◆ Job
Take each line that has the word "body" and return it.
* begin *
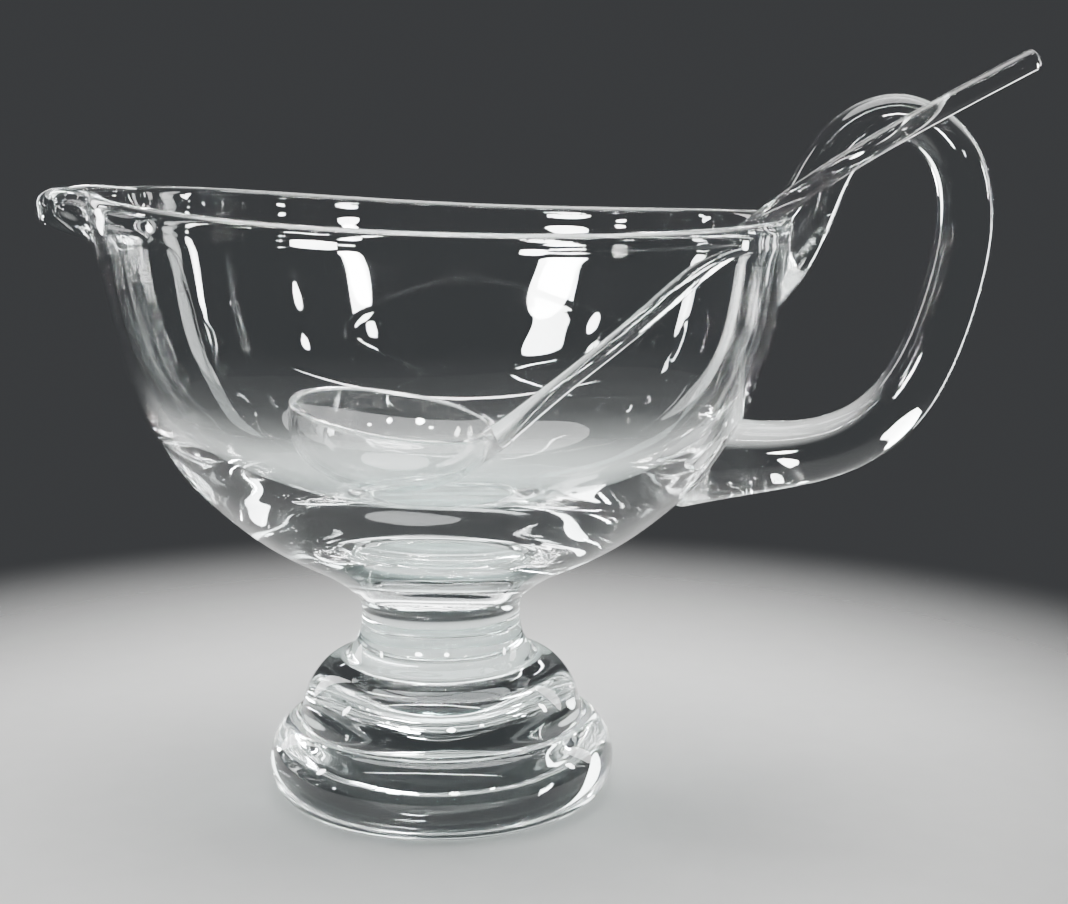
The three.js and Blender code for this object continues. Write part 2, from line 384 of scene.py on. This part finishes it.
def cup_outline(inset, turns):
    """The cup's section from its underside (turn 0) to its edge (turn 90), that far inside its skin."""
    turns = np.radians(turns)
    radius = (LADLE_RADIUS - inset) * np.sin(turns) ** 0.9
    return np.stack([radius, inset + (LADLE_DEPTH - inset) * (1 - np.cos(turns))], axis=1)


def place_ladle(piece):
    """Sets a part of the ladle, made about the Z axis, where the ladle lies in the bowl."""
    move = Matrix.Translation(Vector((LADLE_X, LADLE_Y, 0)) * MM)
    piece.data.transform(move @ Matrix.Rotation(math.radians(LADLE_TURN), 4, "Z"))
    return piece


def place_cup(piece):
    """Leans the cup towards its rod and lifts it to the bowl's floor."""
    lift = Matrix.Translation((0, 0, CUP_BASE * MM))
    piece.data.transform(lift @ Matrix.Rotation(math.radians(CUP_LEAN), 4, "Y"))
    return place_ladle(piece)


def build_cup():
    turns = np.linspace(2, 90, 60)
    outside, inside = cup_outline(0, turns), cup_outline(LADLE_WALL, turns)
    edge = LADLE_RADIUS - LADLE_WALL / 2
    lip = [(edge + LADLE_WALL / 2 * math.cos(a), LADLE_DEPTH + LADLE_WALL / 2 * math.sin(a))
           for a in np.radians(np.arange(15, 180, 15))]
    return place_cup(lathe("ladle_cup_glass", [*outside, *lip, *inside[::-1]]))


def cup_core():
    """A solid that fills the cup out to the middle of its wall."""
    outline = cup_outline(LADLE_WALL / 2, np.linspace(4, 90, 40))
    top = (LADLE_RADIUS - LADLE_WALL / 2, LADLE_DEPTH + 0.5)
    return place_cup(lathe("cup_core", [*outline, top]))


def build_rod():
    return place_ladle(bar("ladle_rod_glass", ROD, 200, 40))


# ---- Materials --------------------------------------------------------------------------------
def node_tree(name):
    """A new material with its nodes and links."""
    material = bpy.data.materials.new(name)
    material.use_nodes = True
    return material, material.node_tree.nodes, material.node_tree.links


def glass_material(name, tint, waviness, wave_size):
    """Clear glass, tinted by how far light has run inside it, with a fire-polished, slightly wavy skin."""
    material, nodes, links = node_tree(name)
    shader = nodes["Principled BSDF"]
    shader.inputs["Transmission Weight"].default_value = 1
    shader.inputs["IOR"].default_value = GLASS_IOR

    path = nodes.new("ShaderNodeLightPath")
    face = nodes.new("ShaderNodeNewGeometry")
    depth = nodes.new("ShaderNodeMapRange")
    depth.inputs["From Max"].default_value = TINT_DEPTH * MM
    inside = nodes.new("ShaderNodeMath")
    inside.operation = "MULTIPLY"
    colour = nodes.new("ShaderNodeMix")
    colour.data_type = "RGBA"
    colour.inputs["A"].default_value = (1, 1, 1, 1)
    colour.inputs["B"].default_value = (*tint, 1)
    links.new(path.outputs["Ray Length"], depth.inputs["Value"])
    links.new(depth.outputs["Result"], inside.inputs[0])
    links.new(face.outputs["Backfacing"], inside.inputs[1])
    links.new(inside.outputs[0], colour.inputs["Factor"])
    links.new(colour.outputs["Result"], shader.inputs["Base Color"])

    place_on = nodes.new("ShaderNodeTexCoord")
    waves = nodes.new("ShaderNodeTexNoise")
    waves.inputs["Scale"].default_value = 1 / (wave_size * MM)
    waves.inputs["Detail"].default_value = 1.5
    bump = nodes.new("ShaderNodeBump")
    bump.inputs["Strength"].default_value = 1
    bump.inputs["Distance"].default_value = waviness * MM
    haze = nodes.new("ShaderNodeTexNoise")
    haze.inputs["Scale"].default_value = 1 / (HAZE_SIZE * MM)
    haze.inputs["Detail"].default_value = 6
    polish = nodes.new("ShaderNodeMapRange")
    polish.inputs["From Min"].default_value = 0.45
    polish.inputs["From Max"].default_value = 0.8
    polish.inputs["To Max"].default_value = MAX_HAZE
    links.new(place_on.outputs["Object"], waves.inputs["Vector"])
    links.new(place_on.outputs["Object"], haze.inputs["Vector"])
    links.new(waves.outputs["Fac"], bump.inputs["Height"])
    links.new(bump.outputs["Normal"], shader.inputs["Normal"])
    links.new(haze.outputs["Fac"], polish.inputs["Value"])
    links.new(polish.outputs["Result"], shader.inputs["Roughness"])
    return material


def fused_material():
    """The face between two fused pieces: one glass runs on into the other, so nothing shows there."""
    material, nodes, links = node_tree("fused_joint")
    clear = nodes.new("ShaderNodeBsdfTransparent")
    links.new(clear.outputs[0], nodes["Material Output"].inputs["Surface"])
    return material


def floor_material():
    """Pale and matt, with a faint grain. It thins out with distance, so the floor has no hard edge."""
    material, nodes, links = node_tree("pale_floor")
    shader = nodes["Principled BSDF"]
    shader.inputs["Roughness"].default_value = 0.7
    grain = nodes.new("ShaderNodeTexNoise")
    grain.inputs["Scale"].default_value = 60
    shade = nodes.new("ShaderNodeMix")
    shade.data_type = "RGBA"
    shade.inputs["A"].default_value = (0.70, 0.70, 0.69, 1)
    shade.inputs["B"].default_value = (0.75, 0.75, 0.74, 1)
    links.new(grain.outputs["Fac"], shade.inputs["Factor"])
    links.new(shade.outputs["Result"], shader.inputs["Base Color"])

    place_on = nodes.new("ShaderNodeTexCoord")
    distance = nodes.new("ShaderNodeVectorMath")
    distance.operation = "LENGTH"
    thin = nodes.new("ShaderNodeMapRange")
    thin.interpolation_type = "SMOOTHSTEP"
    thin.inputs["From Min"].default_value = FLOOR_FULL * MM
    thin.inputs["From Max"].default_value = FLOOR_END * MM
    clear = nodes.new("ShaderNodeBsdfTransparent")
    fade = nodes.new("ShaderNodeMixShader")
    links.new(place_on.outputs["Object"], distance.inputs[0])
    links.new(distance.outputs["Value"], thin.inputs["Value"])
    links.new(thin.outputs["Result"], fade.inputs["Fac"])
    links.new(shader.outputs["BSDF"], fade.inputs[1])
    links.new(clear.outputs["BSDF"], fade.inputs[2])
    links.new(fade.outputs["Shader"], nodes["Material Output"].inputs["Surface"])
    return material


def finish_piece(piece, glass, fused, body, node):
    """Gives a piece its two materials, ties it to its body and hides its CAD node."""
    piece.data.materials.append(glass)
    piece.data.materials.append(fused)
    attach(piece, body)
    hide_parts(node)


# ---- The object -------------------------------------------------------------------------------
def build_vessel():
    """The bowl with its handle fused on, and the stem and foot below it."""
    bowl, handle = build_bowl(), build_handle()
    fuse(bowl, handle, bowl_core())
    stem, foot = build_stem(), build_foot()
    for piece in (stem, foot):
        piece.data.shade_smooth()
        piece.data.set_sharp_from_angle(angle=CREASE)
    for piece in (bowl, stem):
        mark_joint(piece, JOINT_HEIGHT, JOINT_RADIUS)
    for piece in (stem, foot):
        mark_joint(piece, FOOT_HEIGHT, COLLAR_RADIUS)
    return bowl, stem, foot, handle


def build_ladle():
    cup, rod = build_cup(), build_rod()
    fuse(cup, rod, cup_core())
    return cup, rod


def build_object():
    bowl, stem, foot, handle = build_vessel()
    cup, rod = build_ladle()
    fused = fused_material()
    bowl_glass = glass_material("bowl_glass", THICK_TINT, 0.03, 30)
    foot_glass = glass_material("foot_glass", PALE_TINT, 0.04, 14)
    handle_glass = glass_material("handle_glass", PALE_TINT, 0.05, 12)
    ladle_glass = glass_material("ladle_glass", LADLE_TINT, 0.02, 9)
    finish_piece(bowl, bowl_glass, fused, "bowl", "bowl")
    finish_piece(stem, foot_glass, fused, "bowl", "stem")
    finish_piece(foot, foot_glass, fused, "bowl", "foot")
    finish_piece(handle, handle_glass, fused, "bowl", "handle")
    finish_piece(cup, ladle_glass, fused, "ladle", "ladle_cup")
    finish_piece(rod, ladle_glass, fused, "ladle", "ladle_rod")


# ---- Room, light and camera -------------------------------------------------------------------
def build_floor():
    """The floor lies a hair below the foot, so light gets in between them."""
    far, low = FLOOR_END, -FLOOR_DROP
    corners = [(-far, -far, low), (far, -far, low), (far, far, low), (-far, far, low)]
    floor = mesh_piece("floor", corners, [(0, 1, 2, 3)])
    floor.data.materials.append(floor_material())


def softbox(name, spot, size, power, lights_floor=False):
    """An oval soft lamp at spot (metres), turned to the object. Most only make glints in the glass."""
    light = bpy.data.lights.new(name, "AREA")
    light.shape = "ELLIPSE"
    light.size, light.size_y = size
    light.energy = power
    lamp = bpy.data.objects.new(name, light)
    lamp.location = spot
    lamp.rotation_euler = (Vector((0, 0, 0.15)) - Vector(spot)).to_track_quat("-Z", "Y").to_euler()
    lamp.visible_diffuse = lights_floor
    bpy.context.scene.collection.objects.link(lamp)


def build_lights():
    world = bpy.data.worlds.new("studio")
    world.use_nodes = True
    world.node_tree.nodes["Background"].inputs["Color"].default_value = (0.05, 0.052, 0.055, 1)
    bpy.context.scene.world = world
    softbox("overhead", (0, 0.2, 1.8), (2.0, 1.4), 66, lights_floor=True)
    softbox("left_window", (-0.50, -1.2, 0.50), (0.24, 0.22), 30)
    softbox("right_window", (0.35, -1.2, 0.51), (0.15, 0.18), 16)
    softbox("left_lamp", (-0.95, -1.2, 0.76), (0.1, 0.12), 6)
    softbox("right_lamp", (1.1, -1.2, 0.76), (0.1, 0.12), 6)
    softbox("left_side", (-1.2, -0.2, 0.5), (0.1, 0.3), 8)
    softbox("right_side", (1.2, 0.3, 0.42), (0.1, 0.3), 8)
    softbox("left_back", (-0.95, 0.7, 0.5), (0.28, 0.9), 6)
    softbox("right_back", (1.15, 0.7, 0.5), (0.28, 0.9), 6)
    softbox("ceiling_strip", (0, -0.55, 1.1), (1.8, 0.03), 14)


def build_camera():
    lens = bpy.data.cameras.new("camera")
    lens.sensor_width = 36
    lens.lens = CAMERA_LENS
    camera = bpy.data.objects.new("camera", lens)
    camera.location = Vector(CAMERA_SPOT) * MM
    camera.rotation_euler = (math.radians(90 - CAMERA_PITCH), 0, math.radians(CAMERA_TURN))
    bpy.context.scene.collection.objects.link(camera)
    bpy.context.scene.camera = camera


build_object()
build_floor()
build_lights()
build_camera()

# Light runs on inside thick glass by many total reflections, so it gets many bounces, and the few
# samples that find a lamp keep their full strength.
paths = bpy.context.scene.cycles
paths.sample_clamp_indirect = 0
paths.max_bounces = BOUNCES
paths.glossy_bounces = BOUNCES
paths.transmission_bounces = BOUNCES
paths.transparent_max_bounces = BOUNCES

bpy.context.view_layer.update()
* end *
◆ Exercise answer
def finish_piece(piece, glass, fused, body, node):
    """Gives a piece its two materials, ties it to its body and hides its CAD node."""
    attach(piece, body)